Gerade pädagogisch sei es erforderlich, so Reinhard Wagner, dass die konkrete Unterrichtsstunde auch die entgegengesetzte Darstellung von in der Gesellschaft kontrovers diskutierten Fragen – und dazu gehören die Auslandseinsätze, die von der Bevölkerungsmehrheit jeweils abgelehnt werden – beinhaltet. Eine zeitversetzte Korrektur im Fachunterricht nach dem Besuch des Jugendoffiziers, der an der Akademie für Information und Kommunikation der früheren Akademie für psychologische Verteidigung ausgebildet wird, führe zur Überrumpelung der Schüler durch einseitige Thesen und Meinungen, so der Referent. Fachleute für das Lernen seien nun mal Lehrerinnen und Lehrer, legitimiert durch die Planung und Reflexion von Lehr- und Lernprozessen.
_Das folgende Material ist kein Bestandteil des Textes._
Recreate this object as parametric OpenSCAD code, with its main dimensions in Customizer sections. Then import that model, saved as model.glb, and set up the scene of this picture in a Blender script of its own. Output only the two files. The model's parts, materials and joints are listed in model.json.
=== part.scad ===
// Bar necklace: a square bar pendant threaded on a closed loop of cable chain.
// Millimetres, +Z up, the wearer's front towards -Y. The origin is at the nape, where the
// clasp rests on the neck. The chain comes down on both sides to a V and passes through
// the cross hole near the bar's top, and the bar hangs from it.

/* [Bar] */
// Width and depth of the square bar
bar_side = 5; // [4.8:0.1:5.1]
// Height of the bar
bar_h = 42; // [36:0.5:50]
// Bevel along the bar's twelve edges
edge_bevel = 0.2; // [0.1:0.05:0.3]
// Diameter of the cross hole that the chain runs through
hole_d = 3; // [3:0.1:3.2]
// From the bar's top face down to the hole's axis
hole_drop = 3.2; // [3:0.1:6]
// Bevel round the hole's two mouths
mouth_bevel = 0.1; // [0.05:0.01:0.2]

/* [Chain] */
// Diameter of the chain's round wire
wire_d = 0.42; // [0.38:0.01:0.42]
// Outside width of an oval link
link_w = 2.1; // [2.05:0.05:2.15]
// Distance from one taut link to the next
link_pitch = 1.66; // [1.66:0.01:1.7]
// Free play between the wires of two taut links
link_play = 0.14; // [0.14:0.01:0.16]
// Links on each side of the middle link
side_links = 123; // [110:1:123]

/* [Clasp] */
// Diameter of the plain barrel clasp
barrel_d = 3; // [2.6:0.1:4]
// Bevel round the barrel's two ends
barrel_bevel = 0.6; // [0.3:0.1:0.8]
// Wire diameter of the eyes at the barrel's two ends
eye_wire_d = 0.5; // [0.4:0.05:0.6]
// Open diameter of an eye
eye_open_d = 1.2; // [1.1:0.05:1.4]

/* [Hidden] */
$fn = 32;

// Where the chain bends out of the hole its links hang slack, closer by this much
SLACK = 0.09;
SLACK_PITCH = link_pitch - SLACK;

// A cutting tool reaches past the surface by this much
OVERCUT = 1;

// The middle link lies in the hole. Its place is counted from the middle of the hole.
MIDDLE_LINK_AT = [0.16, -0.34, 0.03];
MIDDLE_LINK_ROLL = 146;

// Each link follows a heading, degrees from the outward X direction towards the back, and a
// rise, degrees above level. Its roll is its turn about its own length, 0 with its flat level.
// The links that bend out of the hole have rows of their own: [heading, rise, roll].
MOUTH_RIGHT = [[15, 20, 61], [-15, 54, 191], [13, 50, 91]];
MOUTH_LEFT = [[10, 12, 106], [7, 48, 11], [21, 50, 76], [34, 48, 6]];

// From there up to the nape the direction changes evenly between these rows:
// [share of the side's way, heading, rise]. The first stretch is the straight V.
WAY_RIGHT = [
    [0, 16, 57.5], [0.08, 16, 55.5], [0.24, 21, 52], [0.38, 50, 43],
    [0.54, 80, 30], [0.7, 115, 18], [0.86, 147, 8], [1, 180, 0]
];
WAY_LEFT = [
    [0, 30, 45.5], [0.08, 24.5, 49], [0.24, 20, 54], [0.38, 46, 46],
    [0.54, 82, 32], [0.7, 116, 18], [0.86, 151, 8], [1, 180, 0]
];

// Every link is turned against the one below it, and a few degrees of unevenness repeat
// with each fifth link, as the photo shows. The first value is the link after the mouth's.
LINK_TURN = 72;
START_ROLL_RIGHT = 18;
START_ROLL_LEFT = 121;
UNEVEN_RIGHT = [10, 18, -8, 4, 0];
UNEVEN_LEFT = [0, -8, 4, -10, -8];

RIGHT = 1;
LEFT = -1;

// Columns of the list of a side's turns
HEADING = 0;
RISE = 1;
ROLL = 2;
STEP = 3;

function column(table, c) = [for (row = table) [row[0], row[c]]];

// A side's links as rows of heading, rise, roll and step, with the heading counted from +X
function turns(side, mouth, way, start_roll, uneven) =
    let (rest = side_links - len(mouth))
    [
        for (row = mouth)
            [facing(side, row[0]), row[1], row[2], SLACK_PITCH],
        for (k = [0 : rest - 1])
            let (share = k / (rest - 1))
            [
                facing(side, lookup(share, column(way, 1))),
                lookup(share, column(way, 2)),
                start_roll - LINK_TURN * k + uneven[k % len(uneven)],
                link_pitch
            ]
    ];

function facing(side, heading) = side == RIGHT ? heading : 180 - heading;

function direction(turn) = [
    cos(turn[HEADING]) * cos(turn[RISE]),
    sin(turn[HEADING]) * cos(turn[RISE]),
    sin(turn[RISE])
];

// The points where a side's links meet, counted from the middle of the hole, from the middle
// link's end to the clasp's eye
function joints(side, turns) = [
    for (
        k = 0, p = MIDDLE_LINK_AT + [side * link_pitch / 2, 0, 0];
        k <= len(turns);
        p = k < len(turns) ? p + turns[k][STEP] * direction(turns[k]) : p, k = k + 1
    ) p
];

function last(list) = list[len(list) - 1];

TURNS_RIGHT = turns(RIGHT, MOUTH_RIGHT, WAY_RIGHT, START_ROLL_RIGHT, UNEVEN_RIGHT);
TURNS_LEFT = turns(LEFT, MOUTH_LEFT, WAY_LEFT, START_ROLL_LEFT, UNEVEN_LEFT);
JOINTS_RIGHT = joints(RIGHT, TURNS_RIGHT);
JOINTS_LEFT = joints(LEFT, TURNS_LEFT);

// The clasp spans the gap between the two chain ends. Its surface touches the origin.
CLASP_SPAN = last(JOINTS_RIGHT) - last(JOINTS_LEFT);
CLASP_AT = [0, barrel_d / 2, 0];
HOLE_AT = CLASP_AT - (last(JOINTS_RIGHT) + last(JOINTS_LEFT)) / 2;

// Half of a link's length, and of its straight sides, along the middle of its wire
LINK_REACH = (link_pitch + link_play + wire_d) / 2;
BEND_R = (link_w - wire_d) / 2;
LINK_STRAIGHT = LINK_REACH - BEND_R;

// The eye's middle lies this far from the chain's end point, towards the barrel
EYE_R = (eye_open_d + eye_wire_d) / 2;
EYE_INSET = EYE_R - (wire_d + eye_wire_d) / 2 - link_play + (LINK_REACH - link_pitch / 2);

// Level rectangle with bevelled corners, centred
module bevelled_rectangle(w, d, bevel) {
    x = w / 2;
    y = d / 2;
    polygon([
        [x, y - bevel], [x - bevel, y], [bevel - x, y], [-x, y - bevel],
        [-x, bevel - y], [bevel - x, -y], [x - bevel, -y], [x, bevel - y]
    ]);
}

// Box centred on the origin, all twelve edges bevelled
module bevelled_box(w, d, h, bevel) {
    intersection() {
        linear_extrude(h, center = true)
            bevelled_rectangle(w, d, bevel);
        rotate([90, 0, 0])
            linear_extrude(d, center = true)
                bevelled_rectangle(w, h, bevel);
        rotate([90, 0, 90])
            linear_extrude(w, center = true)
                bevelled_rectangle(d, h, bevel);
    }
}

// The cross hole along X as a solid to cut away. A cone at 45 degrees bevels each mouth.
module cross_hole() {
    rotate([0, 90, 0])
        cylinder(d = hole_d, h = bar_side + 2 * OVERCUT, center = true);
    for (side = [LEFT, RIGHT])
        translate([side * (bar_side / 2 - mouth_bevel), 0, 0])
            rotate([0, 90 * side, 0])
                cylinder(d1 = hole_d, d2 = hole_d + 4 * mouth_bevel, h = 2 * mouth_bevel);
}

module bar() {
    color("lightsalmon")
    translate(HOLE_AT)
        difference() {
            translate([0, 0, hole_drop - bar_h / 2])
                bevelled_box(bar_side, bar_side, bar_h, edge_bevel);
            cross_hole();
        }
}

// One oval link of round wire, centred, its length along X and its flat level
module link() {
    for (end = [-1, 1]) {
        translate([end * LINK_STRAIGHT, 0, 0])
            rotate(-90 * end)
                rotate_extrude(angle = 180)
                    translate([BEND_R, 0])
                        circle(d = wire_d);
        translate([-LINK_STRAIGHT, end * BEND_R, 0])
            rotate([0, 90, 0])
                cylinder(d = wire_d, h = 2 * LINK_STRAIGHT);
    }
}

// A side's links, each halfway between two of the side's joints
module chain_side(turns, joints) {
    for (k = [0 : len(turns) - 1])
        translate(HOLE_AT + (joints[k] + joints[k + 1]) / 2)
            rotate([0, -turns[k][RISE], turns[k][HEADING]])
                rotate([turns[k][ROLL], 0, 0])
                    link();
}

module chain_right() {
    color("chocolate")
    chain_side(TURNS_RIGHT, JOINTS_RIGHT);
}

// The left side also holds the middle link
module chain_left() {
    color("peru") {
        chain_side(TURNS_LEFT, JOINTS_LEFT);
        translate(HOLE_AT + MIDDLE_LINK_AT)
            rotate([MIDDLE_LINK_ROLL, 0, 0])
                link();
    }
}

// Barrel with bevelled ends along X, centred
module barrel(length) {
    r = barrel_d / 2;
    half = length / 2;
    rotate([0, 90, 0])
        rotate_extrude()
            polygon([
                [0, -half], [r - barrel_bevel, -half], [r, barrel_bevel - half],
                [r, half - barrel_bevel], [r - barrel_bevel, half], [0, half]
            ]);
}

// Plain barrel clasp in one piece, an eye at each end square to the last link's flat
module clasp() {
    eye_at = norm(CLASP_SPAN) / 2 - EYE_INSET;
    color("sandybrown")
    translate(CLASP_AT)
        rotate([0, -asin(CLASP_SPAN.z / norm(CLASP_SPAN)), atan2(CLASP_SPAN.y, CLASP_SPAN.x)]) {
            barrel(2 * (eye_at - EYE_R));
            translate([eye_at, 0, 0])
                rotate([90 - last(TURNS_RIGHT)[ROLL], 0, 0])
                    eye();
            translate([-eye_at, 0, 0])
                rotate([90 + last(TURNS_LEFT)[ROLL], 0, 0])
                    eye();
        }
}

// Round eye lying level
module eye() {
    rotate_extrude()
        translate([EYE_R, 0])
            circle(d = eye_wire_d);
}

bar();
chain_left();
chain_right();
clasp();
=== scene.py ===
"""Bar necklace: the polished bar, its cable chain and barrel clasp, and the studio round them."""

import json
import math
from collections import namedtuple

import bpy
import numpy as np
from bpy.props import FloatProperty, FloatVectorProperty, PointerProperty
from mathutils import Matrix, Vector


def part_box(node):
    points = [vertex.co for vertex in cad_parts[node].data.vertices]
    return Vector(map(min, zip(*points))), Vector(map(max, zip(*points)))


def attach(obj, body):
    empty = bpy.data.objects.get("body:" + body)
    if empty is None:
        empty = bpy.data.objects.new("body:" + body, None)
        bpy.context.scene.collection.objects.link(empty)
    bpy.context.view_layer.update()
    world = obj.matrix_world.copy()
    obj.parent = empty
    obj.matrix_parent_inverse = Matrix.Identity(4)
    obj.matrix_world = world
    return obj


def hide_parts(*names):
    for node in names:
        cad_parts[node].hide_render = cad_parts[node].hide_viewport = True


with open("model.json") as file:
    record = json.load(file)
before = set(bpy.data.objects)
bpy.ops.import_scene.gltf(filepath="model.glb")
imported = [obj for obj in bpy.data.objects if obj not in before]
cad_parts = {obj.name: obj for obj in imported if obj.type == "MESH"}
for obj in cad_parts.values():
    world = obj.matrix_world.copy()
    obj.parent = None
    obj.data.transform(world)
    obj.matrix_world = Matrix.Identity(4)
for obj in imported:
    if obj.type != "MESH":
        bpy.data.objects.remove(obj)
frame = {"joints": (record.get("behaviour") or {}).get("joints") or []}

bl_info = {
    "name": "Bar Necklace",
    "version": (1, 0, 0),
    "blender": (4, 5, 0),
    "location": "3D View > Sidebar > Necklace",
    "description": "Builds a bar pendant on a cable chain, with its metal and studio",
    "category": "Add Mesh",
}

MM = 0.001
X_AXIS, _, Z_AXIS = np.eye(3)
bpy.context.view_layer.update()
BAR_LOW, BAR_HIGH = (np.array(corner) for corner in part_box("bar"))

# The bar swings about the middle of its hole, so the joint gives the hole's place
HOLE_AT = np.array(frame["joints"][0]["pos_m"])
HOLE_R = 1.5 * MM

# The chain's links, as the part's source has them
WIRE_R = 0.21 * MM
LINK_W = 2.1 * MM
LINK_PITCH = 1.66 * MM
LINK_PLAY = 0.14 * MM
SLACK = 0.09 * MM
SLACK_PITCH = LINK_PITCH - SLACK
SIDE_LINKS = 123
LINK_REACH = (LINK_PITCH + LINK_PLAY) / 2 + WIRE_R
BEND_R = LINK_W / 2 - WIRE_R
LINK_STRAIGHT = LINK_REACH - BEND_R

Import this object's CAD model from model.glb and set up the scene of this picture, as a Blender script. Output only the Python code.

Aus diesen Erwägungen heraus entwickelten sich in den Gremien des Robert-Blum-Gymnasiums Diskussionen in der Gesamtkonferenz der Lehrkräfte und in der Schulöffentlichkeit, mit der Absicht, den Widerspruch zwischen dem im Berliner Schulgesetz festgelegten Auftrag, gesellschaftliches Leben auf der Grundlage des Friedens zu gestalten, und Einbezug militärischen Denkens und Handelns zu lösen. Im Endeffekt verzichtet die Schule auf Besuch von Bundeswehrpersonal und erhält keinerlei Werbematerial zur Verteilung. Dafür wurde ihr zusammen mit der Käthe-Kollwitz-Schule, Offenbach, und einer der Friedensarbeit verpflichteten Schule im Irak der Aachener Friedenspreis 2013 zugesprochen.